Area with fraction division example
We're told a yoga mat is three-fifths of a meter wide and has an area of one and two twenty-fifths square meters. What is the length of the mat? Well, we know that length times width is going to give you area.
Or another way of thinking about it is if the product of two numbers gives you a third number, if you take that third number and divide it by one of these, you're going to get the other one. So another way of thinking about it is length would be the same thing as area divided by width.
So we're trying to figure out the length here. We have the area, we have the width, so our length is going to be one and two twenty-fifths divided by three-fifths. Now this is going to be the same thing as... let me write this as an improper fraction. It's going to be easier to do some arithmetic with it.

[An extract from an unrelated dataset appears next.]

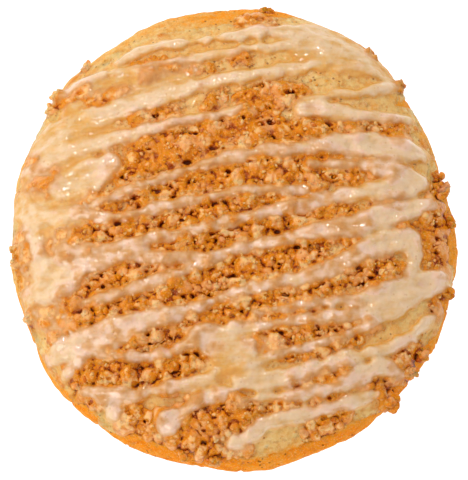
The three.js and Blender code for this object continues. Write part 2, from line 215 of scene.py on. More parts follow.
# How much the icing hides what is under it: where it is thin, where it is deep, and those two depths
COVER_ON_CRUMBS = (0.28, 1.0, 0.05, 0.7)
COVER_ON_DOUGH = (0.45, 1.0, 0.1, 0.8)
GLAZE_ON_CRUMBS = (0.0, 0.8, 0.1, 0.6)
GLAZE_ON_DOUGH = (0.55, 0.85, 0.1, 0.5)
WET_COVER = 0.2
COVERS_CRUMBS_OVER = (0.4, -0.5)  # distances from the edge over which it begins to hide them
COVERS_DOUGH_OVER = (0.3, -0.5)

# The maps of heights that the crumbs and the icing rest on
MAP_STEP = 0.2
MAP_HALF = 61
LOOK_FROM = 60                 # height from which the top is looked down on

# The bed of crumbs that have baked together: width of lumps, and tries to place one
BED_TRIES = [(4.2, 150), (3.2, 420), (2.4, 1300), (1.7, 5000), (1.1, 12000)]
BED_WIDTHS = (0.8, 1.2)        # their widths, as shares of that width
BED_LARGEST = (1.9, 4.7, 22, -4)  # width of the largest lumps, far and near, and y of these two
LARGEST_WAVES = (9, 0.8)       # size and reach of the waves in it
BED_PACKING = 0.8              # least distance between lumps, from half their widths
BED_BLENDS = (0.07, 0.17, 0, 22)  # height over which lumps run together, near and far, and y of these two
BED_FLATNESS = (1, 0.5, 0, 20)  # share of their rise that they keep, near and far, and y of these two
BED_TONE = 0.5                 # share of a lump's own tone, and tone of the gaps
GRAIN_TONE = 0.25              # share of a grain's own tone
BED_FLOOR = -0.9               # level of the bed's gaps, from the dough
LOWEST_LUMP = -2               # level below which a lump counts for nothing
BED_LIFTS = (0.5, 1.0)         # share of the bed's own height to which a lump is lifted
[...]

So one is the same thing as twenty-five twenty-fifths plus two twenty-fifths. This is twenty-seven twenty-fifths divided by three-fifths. We've already talked about how this is saying how many three-fifths can fit into twenty-seven twenty-fifths, and we've given the intuition why this is the same thing as just multiplying twenty-seven twenty-fifths times the reciprocal of three-fifths, which is five-thirds.

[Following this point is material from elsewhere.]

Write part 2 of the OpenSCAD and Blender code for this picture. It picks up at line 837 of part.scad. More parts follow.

So this is going to be equal to... and actually, I'm going to factor this out a little bit to simplify things a bit. Twenty-seven is three times three times three, and twenty-five is five times five. So this is going to be equal to... in our numerator, we're going to have three times three times three times five, and then in our denominator, we're going to have five times five times three.
Then we can reduce this a little bit. We can divide both the numerator and the denominator by five; we can divide both the numerator and the denominator by three. So in the numerator, we're gonna have three times three, which is nine. Thus, we find that nine-fifths is going to be equal to... so the yoga mat is three-fifths of a meter wide and nine-fifths of a meter long.
Now let's make sure that this makes sense. So I'm gonna make a grid. This right over here is one-fifth of a meter in that dimension and one-fifth of a meter in that dimension.
And then we can see, well, if this is one-fifth of a meter, then the width right over here is three-fifths of a meter, and our length right over here we have one, two, three, four, five, six, seven, eight, nine fifths. It is nine-fifths.
Now each of these units, what is its area? Well, it is one twenty-fifth meter squared. And how many of these do we have? Well, we can see we have three rows of nine, which is twenty-seven of these twenty-fifths. So we're gonna have twenty-seven twenty-fifths square meters, which is the same thing as one and two-fifths square meters.